Would you pull out every line of the material that contains the string "body"?
— Begin —
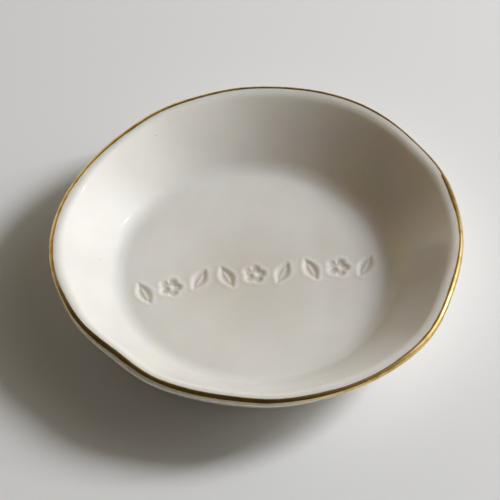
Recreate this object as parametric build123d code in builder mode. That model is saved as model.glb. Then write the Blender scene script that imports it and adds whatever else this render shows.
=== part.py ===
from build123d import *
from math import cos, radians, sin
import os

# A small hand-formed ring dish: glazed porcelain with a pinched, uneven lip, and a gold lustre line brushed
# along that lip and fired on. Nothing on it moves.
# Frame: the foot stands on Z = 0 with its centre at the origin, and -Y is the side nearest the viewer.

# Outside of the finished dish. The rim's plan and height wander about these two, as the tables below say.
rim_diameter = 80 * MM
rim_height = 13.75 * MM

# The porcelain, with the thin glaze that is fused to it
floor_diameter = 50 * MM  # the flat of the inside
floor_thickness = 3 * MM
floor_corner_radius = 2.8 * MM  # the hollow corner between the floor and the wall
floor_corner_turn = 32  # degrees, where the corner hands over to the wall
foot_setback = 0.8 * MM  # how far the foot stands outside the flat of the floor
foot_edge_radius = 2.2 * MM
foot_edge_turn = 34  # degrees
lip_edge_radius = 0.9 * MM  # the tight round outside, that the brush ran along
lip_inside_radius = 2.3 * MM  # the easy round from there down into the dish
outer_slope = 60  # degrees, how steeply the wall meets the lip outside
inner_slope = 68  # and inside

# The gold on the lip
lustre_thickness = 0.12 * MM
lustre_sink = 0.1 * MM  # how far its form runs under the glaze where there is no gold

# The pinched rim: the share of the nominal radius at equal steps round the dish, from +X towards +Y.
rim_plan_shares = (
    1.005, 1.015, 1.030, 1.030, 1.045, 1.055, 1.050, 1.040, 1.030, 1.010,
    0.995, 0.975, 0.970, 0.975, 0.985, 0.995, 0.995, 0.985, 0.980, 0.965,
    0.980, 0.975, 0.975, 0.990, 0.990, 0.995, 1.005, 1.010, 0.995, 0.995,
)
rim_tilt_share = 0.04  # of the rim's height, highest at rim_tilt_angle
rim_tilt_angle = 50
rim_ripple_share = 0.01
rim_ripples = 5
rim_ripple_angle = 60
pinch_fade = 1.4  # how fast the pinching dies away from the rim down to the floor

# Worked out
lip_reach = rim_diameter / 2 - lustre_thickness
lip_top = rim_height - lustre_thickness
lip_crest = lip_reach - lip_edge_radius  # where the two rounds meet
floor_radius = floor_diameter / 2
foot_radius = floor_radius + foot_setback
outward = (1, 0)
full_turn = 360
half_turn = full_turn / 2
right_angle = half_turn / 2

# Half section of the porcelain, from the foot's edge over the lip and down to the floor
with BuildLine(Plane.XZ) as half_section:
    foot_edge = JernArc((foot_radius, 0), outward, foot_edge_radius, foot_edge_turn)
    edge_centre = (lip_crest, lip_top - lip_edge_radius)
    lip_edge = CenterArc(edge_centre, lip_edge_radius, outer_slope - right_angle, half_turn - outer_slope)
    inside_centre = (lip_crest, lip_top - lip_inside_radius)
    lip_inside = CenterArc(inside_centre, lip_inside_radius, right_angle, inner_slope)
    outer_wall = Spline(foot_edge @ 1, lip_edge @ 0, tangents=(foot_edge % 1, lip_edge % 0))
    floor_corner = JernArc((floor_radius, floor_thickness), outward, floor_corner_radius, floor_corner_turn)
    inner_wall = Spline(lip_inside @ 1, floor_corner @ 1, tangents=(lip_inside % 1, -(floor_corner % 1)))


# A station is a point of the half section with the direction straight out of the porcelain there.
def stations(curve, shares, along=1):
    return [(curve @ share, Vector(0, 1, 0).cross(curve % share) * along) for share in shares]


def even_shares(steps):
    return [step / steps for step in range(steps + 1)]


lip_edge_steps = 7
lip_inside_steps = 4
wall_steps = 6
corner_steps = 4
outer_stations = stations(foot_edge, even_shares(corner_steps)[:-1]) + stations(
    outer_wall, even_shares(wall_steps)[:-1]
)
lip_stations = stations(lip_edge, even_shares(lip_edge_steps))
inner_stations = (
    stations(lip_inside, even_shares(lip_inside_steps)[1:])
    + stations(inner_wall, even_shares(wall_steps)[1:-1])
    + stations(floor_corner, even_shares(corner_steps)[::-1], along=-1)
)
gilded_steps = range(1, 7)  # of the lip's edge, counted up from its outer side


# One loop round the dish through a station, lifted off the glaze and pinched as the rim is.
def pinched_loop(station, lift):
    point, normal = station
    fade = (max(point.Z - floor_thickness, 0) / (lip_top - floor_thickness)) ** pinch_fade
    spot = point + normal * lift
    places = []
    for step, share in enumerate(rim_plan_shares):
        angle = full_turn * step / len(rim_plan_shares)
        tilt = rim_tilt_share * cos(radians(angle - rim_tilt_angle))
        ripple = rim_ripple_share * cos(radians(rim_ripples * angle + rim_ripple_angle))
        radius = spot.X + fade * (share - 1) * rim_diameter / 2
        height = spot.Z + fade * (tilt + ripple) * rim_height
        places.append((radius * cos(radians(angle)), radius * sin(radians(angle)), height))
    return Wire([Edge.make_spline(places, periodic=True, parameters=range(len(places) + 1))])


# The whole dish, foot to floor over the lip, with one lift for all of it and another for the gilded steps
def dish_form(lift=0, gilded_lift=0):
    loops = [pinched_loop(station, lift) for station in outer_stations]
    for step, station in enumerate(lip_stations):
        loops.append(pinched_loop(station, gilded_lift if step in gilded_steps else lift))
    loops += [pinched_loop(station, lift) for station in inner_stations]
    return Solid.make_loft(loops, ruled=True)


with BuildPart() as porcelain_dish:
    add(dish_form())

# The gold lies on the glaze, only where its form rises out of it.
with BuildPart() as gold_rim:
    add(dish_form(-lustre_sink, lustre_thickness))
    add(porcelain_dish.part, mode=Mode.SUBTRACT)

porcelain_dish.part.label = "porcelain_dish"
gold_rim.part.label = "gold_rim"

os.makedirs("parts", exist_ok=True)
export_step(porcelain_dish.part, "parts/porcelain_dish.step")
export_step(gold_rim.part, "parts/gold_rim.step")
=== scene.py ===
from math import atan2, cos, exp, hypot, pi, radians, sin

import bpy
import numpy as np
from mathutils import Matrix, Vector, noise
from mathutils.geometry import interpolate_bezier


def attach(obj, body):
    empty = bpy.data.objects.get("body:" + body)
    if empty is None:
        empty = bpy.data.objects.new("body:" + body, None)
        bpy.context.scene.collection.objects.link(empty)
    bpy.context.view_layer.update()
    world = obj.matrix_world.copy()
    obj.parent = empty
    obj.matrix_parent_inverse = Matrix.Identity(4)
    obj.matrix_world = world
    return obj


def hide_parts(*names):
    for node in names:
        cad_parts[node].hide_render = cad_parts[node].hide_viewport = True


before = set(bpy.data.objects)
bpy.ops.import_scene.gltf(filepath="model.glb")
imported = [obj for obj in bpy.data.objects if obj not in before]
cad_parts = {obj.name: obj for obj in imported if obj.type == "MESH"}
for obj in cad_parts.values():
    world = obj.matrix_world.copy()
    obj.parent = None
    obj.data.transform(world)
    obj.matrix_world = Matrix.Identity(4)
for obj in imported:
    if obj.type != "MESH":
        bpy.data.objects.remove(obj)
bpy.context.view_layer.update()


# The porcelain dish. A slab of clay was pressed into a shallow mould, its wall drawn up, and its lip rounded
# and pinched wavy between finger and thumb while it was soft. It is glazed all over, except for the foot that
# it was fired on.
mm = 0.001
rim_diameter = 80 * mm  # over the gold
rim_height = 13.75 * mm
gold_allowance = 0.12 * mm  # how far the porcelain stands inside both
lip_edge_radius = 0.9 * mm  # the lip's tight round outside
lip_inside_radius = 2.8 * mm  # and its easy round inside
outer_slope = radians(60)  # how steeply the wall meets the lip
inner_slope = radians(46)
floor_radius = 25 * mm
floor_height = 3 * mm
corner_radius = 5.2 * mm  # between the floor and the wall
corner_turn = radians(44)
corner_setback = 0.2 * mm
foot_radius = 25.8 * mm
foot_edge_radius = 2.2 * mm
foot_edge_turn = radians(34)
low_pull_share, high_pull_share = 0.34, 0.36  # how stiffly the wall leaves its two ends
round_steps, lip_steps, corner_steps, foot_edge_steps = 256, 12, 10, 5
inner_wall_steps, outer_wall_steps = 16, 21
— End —
RESPONSE FOR THIS EXERCISE
def attach(obj, body):
    empty = bpy.data.objects.get("body:" + body)
        empty = bpy.data.objects.new("body:" + body, None)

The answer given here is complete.